Dalmatian cuisine clearly reflects the cultural influences of the many foreign powers that have ruled the region over the centuries. “On the same menu you can see Greek-style salads with olives and cheese, Mediterranean seafood with a Venetian-Italian flavour, Croatian kebabs called Ćevapčići with a Turkish touch, Hungarian Gulaš, and Austrian strudel,” explains Dinko Bašić, who runs Split’s Varoš Konoba tavern. “Our food varies a lot seasonally as we always use fresh ingredients bought from local fishermen and farmers’ markets,” he adds.
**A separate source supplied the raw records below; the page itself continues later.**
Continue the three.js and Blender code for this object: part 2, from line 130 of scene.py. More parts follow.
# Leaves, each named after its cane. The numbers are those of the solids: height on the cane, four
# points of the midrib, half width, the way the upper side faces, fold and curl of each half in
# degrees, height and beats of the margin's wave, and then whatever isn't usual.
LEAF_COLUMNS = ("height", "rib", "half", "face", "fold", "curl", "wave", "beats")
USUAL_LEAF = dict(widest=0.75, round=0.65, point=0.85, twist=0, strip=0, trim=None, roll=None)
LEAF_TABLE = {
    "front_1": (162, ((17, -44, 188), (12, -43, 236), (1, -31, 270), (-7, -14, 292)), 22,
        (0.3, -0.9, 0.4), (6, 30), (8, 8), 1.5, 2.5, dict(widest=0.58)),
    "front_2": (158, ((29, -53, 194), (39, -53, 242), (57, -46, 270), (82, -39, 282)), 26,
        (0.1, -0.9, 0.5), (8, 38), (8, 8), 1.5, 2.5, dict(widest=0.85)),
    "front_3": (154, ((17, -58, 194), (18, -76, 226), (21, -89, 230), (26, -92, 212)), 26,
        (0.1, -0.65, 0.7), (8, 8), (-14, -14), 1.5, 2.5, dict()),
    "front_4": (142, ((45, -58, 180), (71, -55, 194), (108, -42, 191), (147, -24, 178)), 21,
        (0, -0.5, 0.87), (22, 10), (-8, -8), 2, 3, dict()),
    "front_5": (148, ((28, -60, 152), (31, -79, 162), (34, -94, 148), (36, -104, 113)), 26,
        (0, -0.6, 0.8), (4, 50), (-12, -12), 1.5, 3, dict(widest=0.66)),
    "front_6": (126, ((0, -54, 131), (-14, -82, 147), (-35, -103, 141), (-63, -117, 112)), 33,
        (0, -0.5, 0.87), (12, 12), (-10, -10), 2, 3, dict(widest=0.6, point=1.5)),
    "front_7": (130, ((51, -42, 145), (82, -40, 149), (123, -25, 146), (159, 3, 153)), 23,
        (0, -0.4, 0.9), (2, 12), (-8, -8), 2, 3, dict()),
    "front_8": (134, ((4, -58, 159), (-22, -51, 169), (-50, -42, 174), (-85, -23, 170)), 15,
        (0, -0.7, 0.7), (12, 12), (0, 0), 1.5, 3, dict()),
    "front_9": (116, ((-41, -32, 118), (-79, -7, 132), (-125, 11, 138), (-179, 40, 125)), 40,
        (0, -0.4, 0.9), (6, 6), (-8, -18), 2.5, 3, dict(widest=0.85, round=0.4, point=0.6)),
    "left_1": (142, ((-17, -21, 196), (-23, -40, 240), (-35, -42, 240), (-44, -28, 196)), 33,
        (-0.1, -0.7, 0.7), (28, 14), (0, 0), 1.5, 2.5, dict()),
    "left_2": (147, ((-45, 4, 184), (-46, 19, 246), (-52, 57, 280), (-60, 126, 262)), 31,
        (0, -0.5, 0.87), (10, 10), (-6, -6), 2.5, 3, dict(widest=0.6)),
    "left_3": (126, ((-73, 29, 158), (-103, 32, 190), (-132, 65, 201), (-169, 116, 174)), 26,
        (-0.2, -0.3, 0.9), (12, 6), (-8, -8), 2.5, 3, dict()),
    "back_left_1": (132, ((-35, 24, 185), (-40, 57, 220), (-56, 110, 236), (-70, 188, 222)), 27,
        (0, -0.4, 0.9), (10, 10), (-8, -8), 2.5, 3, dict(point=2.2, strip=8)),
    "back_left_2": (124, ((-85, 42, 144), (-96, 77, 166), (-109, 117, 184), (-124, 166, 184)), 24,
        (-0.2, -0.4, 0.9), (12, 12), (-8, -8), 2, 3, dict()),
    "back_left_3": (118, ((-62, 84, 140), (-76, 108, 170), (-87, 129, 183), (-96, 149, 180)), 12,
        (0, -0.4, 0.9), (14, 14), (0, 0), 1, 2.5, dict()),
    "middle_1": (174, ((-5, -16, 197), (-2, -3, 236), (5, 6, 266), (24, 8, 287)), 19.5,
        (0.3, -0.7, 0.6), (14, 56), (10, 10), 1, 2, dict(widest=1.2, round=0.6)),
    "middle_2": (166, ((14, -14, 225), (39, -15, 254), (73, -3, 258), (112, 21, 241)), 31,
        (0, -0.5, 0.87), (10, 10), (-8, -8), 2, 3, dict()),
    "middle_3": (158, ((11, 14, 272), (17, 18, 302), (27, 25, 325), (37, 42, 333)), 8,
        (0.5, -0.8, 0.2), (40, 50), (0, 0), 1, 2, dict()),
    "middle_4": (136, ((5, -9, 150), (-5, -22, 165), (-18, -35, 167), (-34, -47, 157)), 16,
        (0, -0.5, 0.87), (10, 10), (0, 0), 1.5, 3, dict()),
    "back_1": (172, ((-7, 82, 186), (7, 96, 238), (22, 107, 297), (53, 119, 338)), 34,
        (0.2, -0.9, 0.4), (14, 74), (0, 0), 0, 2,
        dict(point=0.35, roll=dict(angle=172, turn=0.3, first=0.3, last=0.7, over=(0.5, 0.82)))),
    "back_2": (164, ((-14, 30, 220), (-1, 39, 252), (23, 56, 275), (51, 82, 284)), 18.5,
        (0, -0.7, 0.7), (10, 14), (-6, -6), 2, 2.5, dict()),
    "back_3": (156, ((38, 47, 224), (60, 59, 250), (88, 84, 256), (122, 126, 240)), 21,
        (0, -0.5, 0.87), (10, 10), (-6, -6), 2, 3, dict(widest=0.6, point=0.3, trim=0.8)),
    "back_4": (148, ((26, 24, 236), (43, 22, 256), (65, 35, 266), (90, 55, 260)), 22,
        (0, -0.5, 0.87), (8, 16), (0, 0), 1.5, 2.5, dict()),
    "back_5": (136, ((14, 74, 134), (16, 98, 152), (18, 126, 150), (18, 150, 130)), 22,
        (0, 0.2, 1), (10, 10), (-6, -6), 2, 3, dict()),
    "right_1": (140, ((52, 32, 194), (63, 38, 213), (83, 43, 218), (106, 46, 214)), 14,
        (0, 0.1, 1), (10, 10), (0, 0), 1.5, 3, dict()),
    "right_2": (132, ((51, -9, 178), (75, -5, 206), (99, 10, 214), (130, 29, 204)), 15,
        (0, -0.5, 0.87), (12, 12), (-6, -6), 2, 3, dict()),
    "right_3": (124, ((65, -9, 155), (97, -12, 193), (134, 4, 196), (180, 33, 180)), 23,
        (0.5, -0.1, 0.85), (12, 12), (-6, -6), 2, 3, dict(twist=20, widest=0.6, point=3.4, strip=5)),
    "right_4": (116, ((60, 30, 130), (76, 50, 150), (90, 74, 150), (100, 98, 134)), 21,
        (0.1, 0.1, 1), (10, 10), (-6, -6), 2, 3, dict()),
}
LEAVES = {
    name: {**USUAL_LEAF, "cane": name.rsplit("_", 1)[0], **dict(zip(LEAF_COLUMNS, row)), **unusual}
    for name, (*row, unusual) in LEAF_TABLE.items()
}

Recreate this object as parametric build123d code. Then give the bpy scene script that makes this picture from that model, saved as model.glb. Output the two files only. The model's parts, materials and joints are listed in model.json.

Split specialities include sardines, anchovies, black risotto cooked in cuttlefish ink (much tastier than it looks!), and peka meat casseroles baked under charcoal in a fireplace beneath a dome-shaped iron lid. Varoš Konoba also serves the local favourite Pašticada, which consists of stuffed veal cutlets lovingly marinated in wine, spices and fruit, and served with gnocchi pasta.
The most typical Dalmatian dessert is Rožata, a richly flavoured crème caramel. Banana Split does not feature on the menu.
Hrvoje Tomičić, chef at the Hvar tavern Kod Kapetana (Captain’s Corner), explains that islanders are even more dependent on what local fishermen can catch. “For an introduction to our cuisine I’d recommend octopus salad, shrimps braised in wine and olive oil, and then John Dory fish grilled on wood,” he says.
These tasty treats can all be washed down with excellent and seriously underrated Dalmatian wines such as white Pošip from Korčula or red Plavac.
Top Split lodgings
For a splendid splurge in Split, the boutique Hotel Vestibul Palace (Ulica Iza Vestibula 4), right in the Roman quarter, is unbeatable. Some of the hotel’s walls and structures are 1,700 years old, but its facilities are 21st century.
With an ambience dating back to the age of Austro-Hungarian rule, the grand old Hotel Bellevue (Bana Josipa Jelacica 2) lies on charming Republike Square, modelled on St Mark’s Square in Venice.
The stylishly modernised Hotel Luxe (Ulica kralja Zvonimira 6) makes a handy base for exploring Split and surroundings, just a short stroll from both the old town and ferries to the islands.